▶ The request:
Give back exactly the lines from the start of the listing to the line containing "disc_bottom_height = 3.95", inclusive, and nothing beyond them.

▶ Data shown:
————————

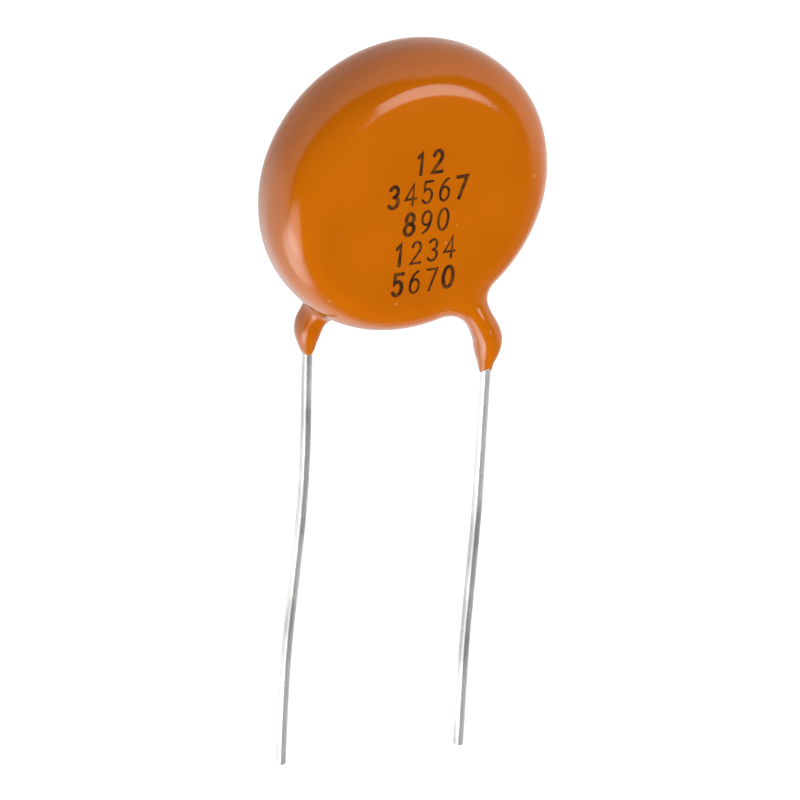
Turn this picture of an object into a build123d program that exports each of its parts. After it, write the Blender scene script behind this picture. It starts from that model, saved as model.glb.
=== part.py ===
from build123d import *
import os

# Ceramic disc capacitor, in millimetres, +Z up. The origin is the middle of the two leads on the
# seating plane, where the lower end of the coating would meet a board. The disc stands upright with
# its axis along Y, its marked face looks along -Y and the leads point down.

# Ceramic element
ceramic_diameter = 19.8
ceramic_thickness = 3.6
ceramic_edge_chamfer = 0.25

# Silvered electrodes, one on each face of the ceramic
electrode_margin = 0.4
electrode_thickness = 0.05

# Tinned copper leads
wire_diameter = 0.81
lead_spacing = 12.7
solder_film = 0.03
wire_tip_round = 0.12
crown_bend_radius = 4.0
long_bend_radius = 110.0

# Solder mounds that hold the leads to the electrodes
solder_length = 7.5
solder_width = 2.6
solder_over_wire = 0.14
solder_draft = 30.0

# Epoxy coating
coating_over_wire = 0.735
coating_over_rim = 1.6
coating_crown = 0.1
coating_edge_round = 3.15
coating_rim_land = 0.35
coating_on_wire_end = 0.1
seam_blend = 1.2
disc_bottom_height = 3.95

# Each lead: its side along X and its face along Y, where its inner end lies from the disc's centre,
# the height of its coating's lower end, and its free run below the crown bend. A run point is the
# distance outward from half the lead spacing, and the height above the seating plane.
leads = {
    "front": {
        "side": 1,
        "face": -1,
        "inner_end": (0.8, -3.7),
        "coating_end_height": 0.0,
        "run": ((0.25, 3.3), (0.23, -12.0), (-0.15, -23.5), (-0.15, -32.65)),
    },
    "rear": {
        "side": -1,
        "face": 1,
        "inner_end": (0.8, -3.7),
        "coating_end_height": 1.6,
        "run": ((-0.1, 3.6), (-0.43, -10.0), (0.57, -25.0), (0.57, -34.15)),
    },
}

# The coating's run down each lead, as rings round the wire. Each gives its place, then how far it
# stands off the wire in the plane of the disc and along the disc's axis. The free rings lie at a
# share of the way back from the coating's lower end to the disc's rim, and the root rings at a
# distance inside the rim.
free_rings = (
    (0.14, 0.4, 0.4),
    (0.34, 0.68, 0.68),
    (0.7, 0.68, 0.62),
)
root_rings = (
    (0.4, 1.2, 0.55),
    (2.4, 1.8, 0.3),
)
rim_search_step = 0.05

wire_radius = wire_diameter / 2
electrode_face = ceramic_thickness / 2 + electrode_thickness
wire_offset = electrode_face + solder_film + wire_radius
body_half_thickness = wire_offset + wire_radius + coating_over_wire
body_radius = ceramic_diameter / 2 + coating_over_rim
disc_centre_height = disc_bottom_height + body_radius


def wire_path(lead):
    """Centre line of a lead, from its inner end on the electrode to its free tip."""
    x_in, z_in = lead["inner_end"]
    points = [(lead["side"] * x_in, lead["face"] * wire_offset, disc_centre_height + z_in)]
    for outward, height in lead["run"]:
        x = lead["side"] * (lead_spacing / 2 + outward)
        points.append((x, lead["face"] * wire_offset, height))
    radii = [crown_bend_radius, long_bend_radius, long_bend_radius]
    return FilletPolyline(*points, radius=radii)


def build_lead(lead):
    """Round wire along its path, with its cut end slightly rounded."""
    path = wire_path(lead)
    wire = sweep(Plane(path @ 0, z_dir=path % 0) * Circle(wire_radius), path=path)
    tip = wire.faces().sort_by(Axis.Z)[0]
    return fillet(tip.edges(), wire_tip_round)


def build_ceramic():
    """Fired ceramic disc with lightly chamfered edges."""
    disc = Cylinder(ceramic_diameter / 2, ceramic_thickness)
    disc = chamfer(disc.edges().filter_by(GeomType.CIRCLE), ceramic_edge_chamfer)
    return Pos(0, 0, disc_centre_height) * Rot(90, 0, 0) * disc


def build_electrode(face):
    """Silver layer on one face of the ceramic, short of its edge by the margin."""
    radius = ceramic_diameter / 2 - ceramic_edge_chamfer - electrode_margin
    y = face * (ceramic_thickness / 2 + electrode_thickness / 2)
    return Pos(0, y, disc_centre_height) * Rot(90, 0, 0) * Cylinder(radius, electrode_thickness)


def build_solder(lead, wire):
    """Solder mound astride the wire, on the electrode, at the wire's inner end."""
    path = wire_path(lead)
    along = path % 0
    middle = path @ 0 + along * (solder_length / 2 - solder_width / 2)
    seat = Plane(
        origin=(middle.X, lead["face"] * electrode_face, middle.Z),
        x_dir=along,
        z_dir=(0, lead["face"], 0),
    )
    outline = seat * SlotOverall(solder_length, solder_width)
    height = solder_film + wire_diameter + solder_over_wire
    return extrude(outline, height, taper=solder_draft) - wire


def build_coated_body():
    """The coating's outer disc: faces slightly crowned, edges fully rounded."""
    edge_round = min(coating_edge_round, body_half_thickness - coating_crown - coating_rim_land / 2)
    shoulder = body_radius - edge_round
    shoulder_y = body_half_thickness - coating_crown
    land = shoulder_y - edge_round
    crown_radius = (shoulder**2 + coating_crown**2) / (2 * coating_crown)
    crown_mid_y = body_half_thickness - crown_radius + (crown_radius**2 - (shoulder / 2) ** 2) ** 0.5
    rim = edge_round * 0.5**0.5
    outline = Curve() + [
        Line((0, -body_half_thickness), (0, body_half_thickness)),
        ThreePointArc((0, body_half_thickness), (shoulder / 2, crown_mid_y), (shoulder, shoulder_y)),
        ThreePointArc((shoulder, shoulder_y), (shoulder + rim, land + rim), (body_radius, land)),
        Line((body_radius, land), (body_radius, -land)),
        ThreePointArc((body_radius, -land), (shoulder + rim, -land - rim), (shoulder, -shoulder_y)),
        ThreePointArc((shoulder, -shoulder_y), (shoulder / 2, -crown_mid_y), (0, -body_half_thickness)),
    ]
    return Pos(0, 0, disc_centre_height) * revolve(make_face(outline), Axis.Y)


def distance_to_rim(path, end):
    """How far back from the coating's lower end the wire passes under the disc's rim."""
    back = 0.0
    point = path @ (end / path.length)
    while Vector(point.X, 0, point.Z - disc_centre_height).length > body_radius:
        back += rim_search_step
        point = path @ ((end - back) / path.length)
    return back


def build_run_down(lead):
    """Coating that ran down a lead before it set: wide at the disc, thin at its end on the wire."""
    path = wire_path(lead)
    tip_height = lead["run"][-1][1]
    end = path.length - (lead["coating_end_height"] - tip_height)
    rim = distance_to_rim(path, end)
    rings = [(0, coating_on_wire_end, coating_on_wire_end)]
    rings += [(share * rim, in_plane, across) for share, in_plane, across in free_rings]
    rings += [(rim + inside, in_plane, across) for inside, in_plane, across in root_rings]
    faces = []
    for back, in_plane, across in rings:
        where = (end - back) / path.length
        along = path % where
        ring = Ellipse(wire_radius + in_plane, wire_radius + across)
        faces.append(Plane(path @ where, x_dir=along.cross(Vector(0, 1, 0)), z_dir=along) * ring)
    return loft(faces)


def blend_seams(skin):
    """Round the seams where the run-downs leave the disc: the longest closed free-form edges."""
    loops = [edge for edge in skin.edges().filter_by(GeomType.BSPLINE) if edge.is_closed]
    seams = ShapeList(loops).sort_by(SortBy.LENGTH)[-len(leads) :]
    return fillet(seams, seam_blend)


def build_coating(inner_pieces):
    """One dipped skin round everything but the free part of the leads."""
    skin = build_coated_body()
    for lead in leads.values():
        skin += build_run_down(lead)
    skin = blend_seams(skin)
    for piece in inner_pieces:
        skin -= piece
    return skin


def build_parts():
    """Every piece of the capacitor, by name."""
    parts = {"ceramic_disc": build_ceramic()}
    for name, lead in leads.items():
        wire = build_lead(lead)
        parts[name + "_electrode"] = build_electrode(lead["face"])
        parts[name + "_solder"] = build_solder(lead, wire)
        parts[name + "_lead"] = wire
    parts["coating"] = build_coating(list(parts.values()))
    return parts


os.makedirs("parts", exist_ok=True)
for name, shape in build_parts().items():
    export_step(shape, f"parts/{name}.step")
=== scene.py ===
import math
import bmesh
import bpy
import numpy as np
from mathutils import Matrix, Vector


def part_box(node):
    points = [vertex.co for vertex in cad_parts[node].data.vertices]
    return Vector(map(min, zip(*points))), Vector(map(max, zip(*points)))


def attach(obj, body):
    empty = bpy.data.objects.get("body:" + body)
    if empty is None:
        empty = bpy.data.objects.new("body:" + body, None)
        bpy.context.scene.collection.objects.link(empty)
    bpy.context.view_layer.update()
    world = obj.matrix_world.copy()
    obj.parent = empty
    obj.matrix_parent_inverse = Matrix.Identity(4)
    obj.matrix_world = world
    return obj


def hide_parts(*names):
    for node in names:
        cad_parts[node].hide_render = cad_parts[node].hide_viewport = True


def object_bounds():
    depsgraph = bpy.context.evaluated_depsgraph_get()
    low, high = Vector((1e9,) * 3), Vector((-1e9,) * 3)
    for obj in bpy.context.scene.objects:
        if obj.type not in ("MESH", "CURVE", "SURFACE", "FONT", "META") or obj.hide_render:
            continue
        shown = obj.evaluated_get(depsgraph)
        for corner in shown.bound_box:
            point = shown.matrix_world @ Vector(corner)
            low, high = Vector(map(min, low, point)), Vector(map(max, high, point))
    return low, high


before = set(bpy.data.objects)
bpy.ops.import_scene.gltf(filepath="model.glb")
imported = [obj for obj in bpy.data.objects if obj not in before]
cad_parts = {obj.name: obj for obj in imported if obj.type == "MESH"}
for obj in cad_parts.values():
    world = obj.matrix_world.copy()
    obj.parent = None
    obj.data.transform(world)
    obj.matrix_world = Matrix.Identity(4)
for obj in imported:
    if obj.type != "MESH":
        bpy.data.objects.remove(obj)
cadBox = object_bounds()
mm = 0.001

# What the frame gives: the disc's middle and size, and the wire's radius
coatingLow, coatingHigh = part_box("coating")
discRadius = (coatingHigh[0] - coatingLow[0]) / 2
discHalf = (coatingHigh[1] - coatingLow[1]) / 2
discMiddle = Vector((0, 0, coatingHigh[2] - discRadius))
leadLow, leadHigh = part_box("front_lead")
wireRadius = (leadHigh[1] - leadLow[1]) / 2


# ---- node helpers

def newMaterial(name):
    material = bpy.data.materials.new(name)
    material.use_nodes = True
    material.node_tree.nodes.clear()
    return material


def addNode(tree, kind, **settings):
    node = tree.nodes.new(kind)
    for key, value in settings.items():
        if key in node.inputs:
            node.inputs[key].default_value = value
        else:
            setattr(node, key, value)
    return node


# ---- the dipped coating

coating = {
    "voxel": 0.19,           # mm, size of the first mesh's cells
    "edgeRound": 3.15,       # mm, round from face to rim
    "faceCrown": 0.1,        # mm
    "blend": 1.9,            # mm, how softly a run-down leaves the disc
    "ringBlend": 0.15,       # mm, how softly a run-down's rings run into each other
    "inset": 0.1,            # mm, from the wire towards the disc's middle plane
    "insetFrom": 1.3,        # mm inward, past which the rings go deeper
    "insetSlope": 0.8,
    "ringSteps": 4,          # spans that the line between two rings is drawn in
    "waviness": 0.018,       # mm, how uneven the dipped skin is
    "tongue": 0.035,         # mm, how ragged the skin ends on the wire
    "tongueReach": 0.35,     # mm
    "faceLimit": 0.15,       # mm, how softly a run-down is kept from standing out of the face
    "relaxRounds": 3,
}

# Each run-down, from inside the disc to its end on the wire: inward from the wire, up from the
# coating's end, and its radius, all in mm. outerToWire is from the lead's outermost line to its
# axis where the coating ends.
runDowns = {
    "front_lead": {
        "side": 1, "outerToWire": 0.0, "endHeight": 0.0,
        "rings": ((3.97, 9.15, 0.1), (2.3, 6.75, 0.5), (1.2, 5.15, 0.9), (0.45, 3.85, 1.05), (0, 2.8, 1.09),
                  (-0.05, 2.0, 1.0), (-0.03, 1.35, 0.8), (0, 0.6, 0.54), (0, 0.15, 0.41), (0, -0.1, 0.3)),
    },
    "rear_lead": {
        "side": -1, "outerToWire": 0.72, "endHeight": 1.6,
        "rings": ((3.56, 7.7, 0.1), (1.96, 5.4, 0.6), (0.86, 3.9, 0.96), (0.12, 2.85, 1.05),
                  (-0.1, 2.05, 1.0), (-0.12, 1.4, 0.82), (-0.1, 0.8, 0.6), (-0.05, 0.35, 0.42), (0, 0.1, 0.3)),
    },
}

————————

▶ Exercise answer:
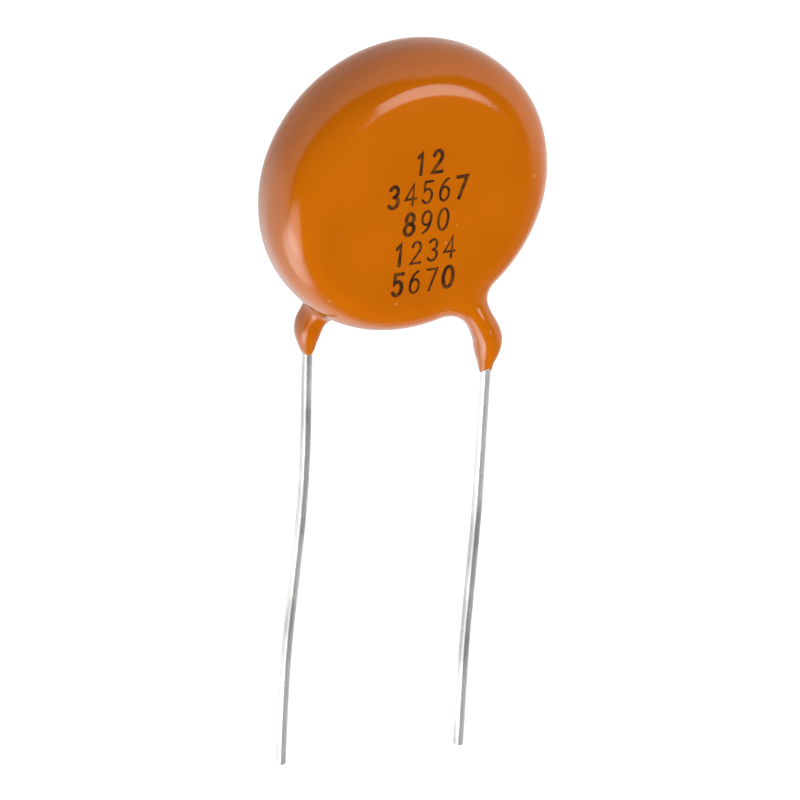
Turn this picture of an object into a build123d program that exports each of its parts. After it, write the Blender scene script behind this picture. It starts from that model, saved as model.glb.
=== part.py ===
from build123d import *
import os

# Ceramic disc capacitor, in millimetres, +Z up. The origin is the middle of the two leads on the
# seating plane, where the lower end of the coating would meet a board. The disc stands upright with
# its axis along Y, its marked face looks along -Y and the leads point down.

# Ceramic element
ceramic_diameter = 19.8
ceramic_thickness = 3.6
ceramic_edge_chamfer = 0.25

# Silvered electrodes, one on each face of the ceramic
electrode_margin = 0.4
electrode_thickness = 0.05

# Tinned copper leads
wire_diameter = 0.81
lead_spacing = 12.7
solder_film = 0.03
wire_tip_round = 0.12
crown_bend_radius = 4.0
long_bend_radius = 110.0

# Solder mounds that hold the leads to the electrodes
solder_length = 7.5
solder_width = 2.6
solder_over_wire = 0.14
solder_draft = 30.0

# Epoxy coating
coating_over_wire = 0.735
coating_over_rim = 1.6
coating_crown = 0.1
coating_edge_round = 3.15
coating_rim_land = 0.35
coating_on_wire_end = 0.1
seam_blend = 1.2
disc_bottom_height = 3.95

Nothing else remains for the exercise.